# Get well soon!



## Ali Smith

שלום!

What is the idiomatic way of saying "Get well soon!" in Hebrew? My guess is היה בריא. I'm not sure if it's idiomatic to add בקרוב at the end.

תודה רבה


----------



## Drink

No. The phrase תהיה בריא is used in a different sense. It means "be healthy", as in just a wish for someone's future. But it's often just a phrase people say without really meaning anything, and sometimes it can even be negative, like just a dismissal of someone.

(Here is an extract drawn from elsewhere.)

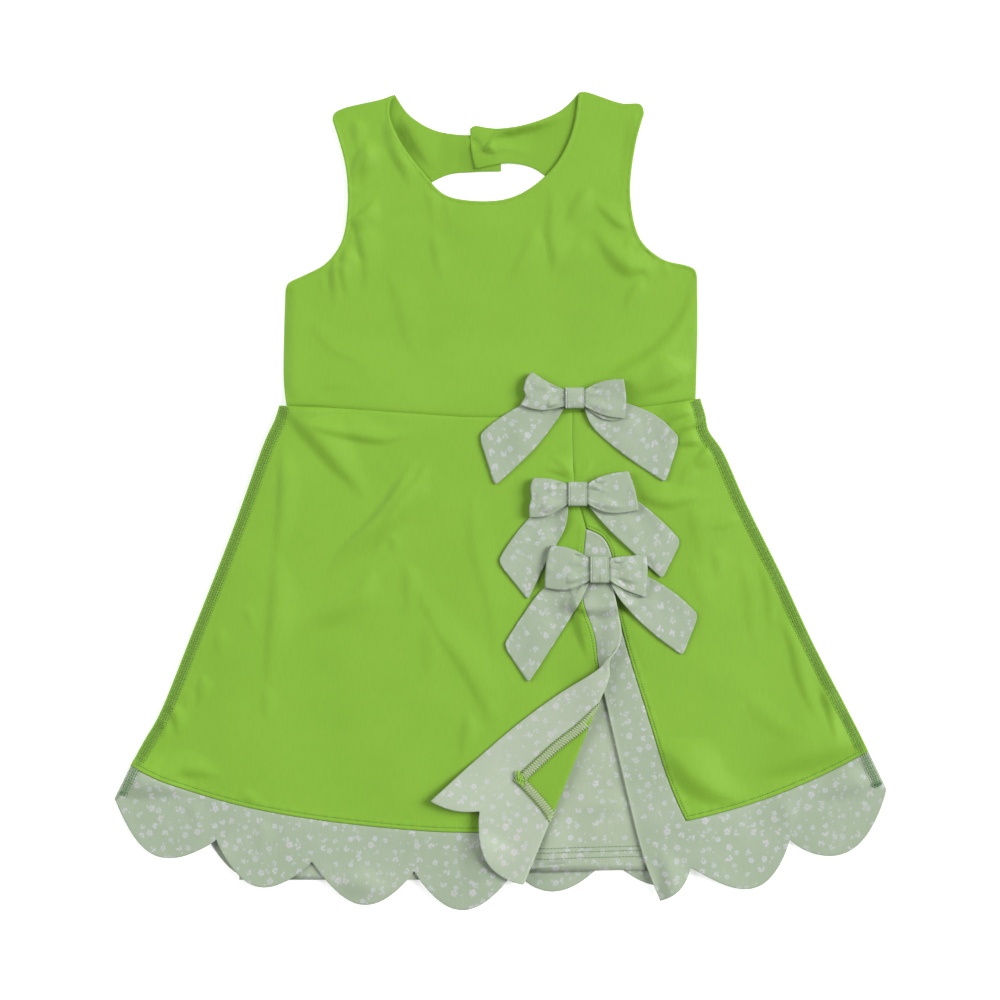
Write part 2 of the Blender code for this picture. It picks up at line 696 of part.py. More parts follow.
panel(
    "skirt_front_left",
    split_at_fold(
        outline(
            skirt_side_left,
            aside(left_of_slit, SEAM),
            aside(centre_seam, -SEAM)[::-1],
            aside(stretch(waist, skirt_left_x, seam_x), -SEAM)[::-1],
        )
    ),
    turned,
    GREEN,
    extra=roll_lines(EDGE_STEP),
    keep_off=off_the_roll,
)
panel(
    "skirt_front_right",
    outline(
        aside(centre_seam, SEAM),
        aside(right_of_slit, SEAM),
        skirt_side_right,
        aside(stretch(waist, seam_x, skirt_right_x), -SEAM)[::-1],
    ),
    laid(front),
    GREEN,
)
panel(
    "skirt_back",
    outline(
        skirt_side_left,
        aside(hem_seam_back, SEAM),
        skirt_side_right,
        aside(stretch(waist, skirt_left_x, skirt_right_x), -SEAM)[::-1],
    ),
    laid(ground),
    GREEN_BACK,
    step=FLAT_STEP,
)


# Print bands: the scalloped hem, and on the front the slit's edge in one with it

panel(
    "band_front_left",
    split_at_fold(
        outline(
            scallops(SCALLOPS_FRONT_LEFT),
            edge(SLIT_EDGE_LEFT)[::-1],
            aside(left_of_slit, -SEAM)[::-1],
        )
    ),
    turned,
    PRINT,
    step=BAND_STEP,
    extra=roll_lines(EDGE_STEP),
    keep_off=off_the_roll,
)
panel("band_front_right", right_band, laid(front), PRINT, step=BAND_STEP)
panel(
    "band_back",
    outline(scallops(SCALLOPS_BACK), aside(hem_seam_back, -SEAM)[::-1]),
    laid(ground),
    PRINT,
    step=FLAT_STEP,
)


# Shorts: two legs, each a front and a back of the same outline

centre_of_shorts = edge([CROTCH, SHORTS_WAIST_CENTRE], STRAIGHT_STEP)
inner_left = outline(edge(INSEAM_LEFT, STRAIGHT_STEP), centre_of_shorts) - (SEAM, 0.0)
inner_right = outline(centre_of_shorts[::-1], edge(INSEAM_RIGHT, STRAIGHT_STEP)) + (SEAM, 0.0)
legs = {
    "left": outline(edge(SHORTS_SIDE_LEFT, STRAIGHT_STEP), inner_left),
    "right": outline(inner_right, edge(SHORTS_SIDE_RIGHT, STRAIGHT_STEP)),
}
for face_of_shorts, layer in (("back", 1), ("front", 2)):
    for leg, loop in legs.items():
        panel(
            f"shorts_{face_of_shorts}_{leg}",
            loop,
            laid(lambda x, y, layer=layer: ground(x, y) + LAYER * layer),
            PRINT_SHORTS,
            step=FLAT_STEP,
        )


# Bows


def bow_floor(x, y):
    """The top of the front under a bow."""
    return front_left(x, y) + WALL / 2


def bow_sections(rows, knot):
    """Sections of a bow's strip from end to end, narrowed where they go through the knot."""
    x, y, half = knot
    in_knot = half - WALL - 2 * GAP
    left = (-KNOT_HALF_WIDTH - GAP, in_knot, -KNOT_HALF_WIDTH - GAP, -in_knot)
    right = (KNOT_HALF_WIDTH + GAP, in_knot, KNOT_HALF_WIDTH + GAP, -in_knot)
    middle = len(rows) // 2
    table = np.array(rows[:middle] + [left, right] + rows[middle:])
    halves = [through(table[: middle + 1], STRIP_STEPS), through(table[middle + 1 :], STRIP_STEPS)]
    line = np.vstack(halves)
    upper, lower = line[:, :2], line[:, 2:]
    share = np.linspace(0.0, 1.0, STRIPS_ACROSS + 1)[None, :, None]
    return upper[:, None] * (1 - share) + lower[:, None] * share + (x, y)


def down_from_knot(x, knot_x):
    """1 at the knot, 0 where the strip lies on the dress."""
    return 1.0 - smooth((abs(x - knot_x) - KNOT_HALF_WIDTH - GAP) / BOW_SPREAD)


def bow(number, rows):
    """One bow: its tails, its loops on them, and the knot round both."""
    name = f"bow_{number}"
    knot = rows["knot"]
    knot_x, knot_y, half = knot

    tails = bow_sections(rows["tails"], knot)
    x, y = tails[..., 0], tails[..., 1]
    z = bow_floor(x, y) + GAP + WALL / 2 + LAYER * down_from_knot(x, knot_x)
    cloth(f"{name}_tails", *strips(np.dstack([x, y, z]), ring=False), PRINT)

    flat = bow_sections(rows["loops"], knot)
    pull = LOOP_END / 2 + WALL / 2
    for end, before in ((0, 1), (-1, -2)):
        out = flat[end] - flat[before]
        flat[end] -= pull * out / np.linalg.norm(out, axis=1)[:, None]
    x, y = flat[..., 0], flat[..., 1]
    half_of = len(flat) // 2
    share = np.concatenate([np.linspace(1, 0, half_of), np.linspace(0, 1, half_of)])[:, None]
    on_tails = LAYER * (1 + down_from_knot(x, knot_x)) + LOOP_LIFT * (share > 0)
    low = bow_floor(x, y) + GAP + WALL / 2 + on_tails
    apart = LAYER + (LOOP_END - LAYER) * smooth(share) + LOOP_CROWN * np.sin(math.pi * share) ** 2
    under, over = np.dstack([x, y, low]), np.dstack([x, y, low + apart])
    ring = [over[k] for k in range(len(flat))]
    ring += loop_turn(over[-1], under[-1], flat[-1] - flat[-2])
    ring += [under[k] for k in reversed(range(len(flat)))]
    ring += loop_turn(under[0], over[0], flat[0] - flat[1])
    cloth(f"{name}_loops", *strips(np.array(ring), ring=True), PRINT)

    side, rise = half - WALL / 2, 2 * LAYER
    profile = [
        (-side, rise - KNOT_CHAMFER),
        (-side + KNOT_CHAMFER, rise),
        (-side / 3, rise + KNOT_CROWN),
        (side / 3, rise + KNOT_CROWN),
        (side - KNOT_CHAMFER, rise),
        (side, rise - KNOT_CHAMFER),
        (side, -rise + KNOT_CHAMFER),
        (side - KNOT_CHAMFER, -rise),
        (0.0, -rise),
        (-side + KNOT_CHAMFER, -rise),
        (-side, -rise + KNOT_CHAMFER),
    ]
    ring = []
    for along, up in profile:
        x = knot_x + np.linspace(-KNOT_HALF_WIDTH, KNOT_HALF_WIDTH, KNOT_COLUMNS)
        y = np.full(KNOT_COLUMNS, knot_y + along)
        ring.append(np.column_stack([x, y, bow_floor(x, y) + GAP + WALL / 2 + rise + up]))
    cloth(f"{name}_knot", *strips(np.array(ring), ring=True), PRINT)


def loop_turn(start, end, out):
    """The round end of a loop, between its layers."""
    out = np.column_stack([out / np.linalg.norm(out, axis=1)[:, None], np.zeros(len(out))])
    middle, arm = (start + end) / 2, (start - end) / 2
    radius = np.linalg.norm(arm, axis=1)[:, None]
    angles = [math.pi * k / (LOOP_TURN_STEPS + 1) for k in range(1, LOOP_TURN_STEPS + 1)]
    return [middle + arm * math.cos(a) + out * radius * math.sin(a) for a in angles]


for number, rows in enumerate(BOWS, 1):
    bow(number, rows)
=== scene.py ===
# The looks of a child's sleeveless athletic dress that lies flat on its back.
# Lengths are in millimetres and become metres when a mesh is made. Those of the shaders are in metres,
# because the flat cuts that they read are.

import math

import bmesh
import bpy
import numpy as np
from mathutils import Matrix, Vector
from mathutils.geometry import delaunay_2d_cdt


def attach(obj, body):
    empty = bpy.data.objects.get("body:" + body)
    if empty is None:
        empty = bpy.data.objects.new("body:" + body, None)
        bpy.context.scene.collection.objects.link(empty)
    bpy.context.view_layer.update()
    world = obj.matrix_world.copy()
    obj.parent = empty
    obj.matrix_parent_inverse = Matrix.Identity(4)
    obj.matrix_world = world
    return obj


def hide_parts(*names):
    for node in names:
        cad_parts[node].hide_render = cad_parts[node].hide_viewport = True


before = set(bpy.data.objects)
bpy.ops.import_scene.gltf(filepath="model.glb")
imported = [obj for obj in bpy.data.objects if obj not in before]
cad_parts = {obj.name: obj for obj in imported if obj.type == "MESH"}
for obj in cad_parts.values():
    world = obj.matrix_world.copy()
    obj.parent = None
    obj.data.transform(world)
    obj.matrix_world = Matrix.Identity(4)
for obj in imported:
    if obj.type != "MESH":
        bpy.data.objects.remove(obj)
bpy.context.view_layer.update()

# The back of the bodice: smooth green polyester knit with a faint sheen, cut in two halves that are
# one cloth below the open back. It lies face down, so its wrong side shows inside the neck. Its two
# neck ends lap over each other at the nape, and the upper one is pinched where it is buttoned.

# Cloth: its wall in the solids, its thickness here, and the gaps between layers and in seams
MM = 0.001
WALL = 1.0
CLOTH = 0.8
GAP = 0.3
LAYER = WALL + GAP
SEAM = 0.05

# How finely a cut is divided: along its edges, in rings beside them, and in the grid inside. The last
# four say how near rings, rows and grid may come, as shares of a ring's distance or a grid's step.
EDGE_STEP = 2.0
CURVE_STEPS = 16
BACK_STEP = 2.2
ROW_RATIO = math.sqrt(3) / 2
SAME_POINT = 0.1
NEAR_CORNER = 2.0
CUT_TOLERANCE = 1e-5
RIM = (0.45, 1.3)
RING_CLEAR = 0.85
GRID_CLEAR = 0.4
ROW_CLEAR = 0.25
ROW_APART = 0.5

# The cloth's share of its thickness right at an edge, and the swelling of an edge that is rolled
RIM_SHARE = 0.4
ROLLED_SWELL = 1.1
ROLLED_AT = 0.5
ROLLED_WIDTH = 0.7
ROLLED_SHOWS = 0.9

# Creases: which side is lit, how finely their lines are divided, how much of their length they take to
# rise and to fade, over how many times its height a high one falls, and how narrow their tips are
TOWARDS_LIGHT = (0.8, 0.6)
CREASE_STEPS = 6
CREASE_HEAD = 0.3
CREASE_TAIL = 0.6
CREASE_SPREAD = 5.0
CREASE_TIP = 0.35

# Edges of the bodice and its back, each a smooth line through its points (x, y)
WAIST = [(-149.8, 63.2), (-110.8, 61.5), (-61.6, 58.1), (-10.0, 55.3), (49.4, 58.9), (95.2, 62.2),
         (135.8, 68.0)]
BODICE_SIDE_RIGHT = [(132.7, 67.8), (134.0, 114.6), (133.8, 151.0)]
ARMHOLE_RIGHT = [(133.8, 151.0), (132.0, 155.8), (127.0, 158.2), (110.8, 162.4), (95.5, 175.7),
                 (88.6, 205.0), (91.6, 238.0), (97.8, 261.2)]
SHOULDER_RIGHT = [(97.8, 261.2), (95.6, 267.6), (82.6, 268.4), (57.5, 276.2), (53.4, 275.6)]
SHOULDER_LEFT = [(-72.6, 274.0), (-80.0, 271.2), (-106.5, 264.9), (-112.6, 261.4), (-113.6, 256.5)]
ARMHOLE_LEFT = [(-113.6, 256.5), (-104.6, 223.4), (-103.6, 196.2), (-107.8, 173.9), (-118.3, 159.6),
                (-134.7, 150.8), (-143.8, 146.0), (-145.9, 139.0)]
BODICE_SIDE_LEFT = [(-145.9, 139.0), (-147.0, 96.0), (-146.7, 78.0), (-144.8, 63.2)]
NECK_BACK_LEFT = [(0.7, 246.8), (-27.9, 247.3), (-47.7, 251.3), (-61.2, 260.1), (-71.0, 273.8)]
CUTOUT_LEFT = [(-7.5, 142.0), (-49.0, 154.0), (-66.5, 184.0), (-56.0, 207.0), (-36.2, 219.6),
               (-18.5, 221.7), (0.7, 222.2)]
NECK_BACK_RIGHT = [(53.0, 275.2), (41.7, 264.1), (20.6, 254.4), (4.0, 251.0), (-9.0, 251.8),
                   (-17.4, 253.0), (-20.2, 251.0)]
TAB_END = [(-20.2, 251.0), (-19.4, 236.0), (-16.6, 223.4)]
CUTOUT_RIGHT = [(-16.6, 223.4), (-9.0, 225.3), (8.0, 227.6), (24.8, 223.2), (43.0, 205.0),
                (51.5, 184.0), (34.0, 154.0), (-7.5, 142.0)]
BACK_CENTRE = -7.5
CUTOUT_BOTTOM = 142.0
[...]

What you actually say to a sick person is רפואה שלמה ("[may you have] a full recovery"). You can also say רפואה שלמה ומהרה ("[may you have] a full and speedy recovery").


----------



## slus

רפואה שלמה is common among religios and raditional communities. Secular Israelis usually say החלמה מהירה.


----------



## Ali Smith

Thanks! Actually, I said היה בריא (heye bari), not תהיה בריא (tihiye/tihye bari).


----------



## slus

היה בריא is not a common thing to say.


----------



## Drink

Ali Smith said:


> Thanks! Actually, I said היה בריא (heye bari), not תהיה בריא (tihiye/tihye bari).



It's the same thing. Just people don't use היה for the imperative, they use תהיה.


----------



## Ali Smith

slus said:


> היה בריא is not a common thing to say.


Really? My textbook has it! See the attachment.


----------



## Drink

That says תהיה בריא not היה בריא.


----------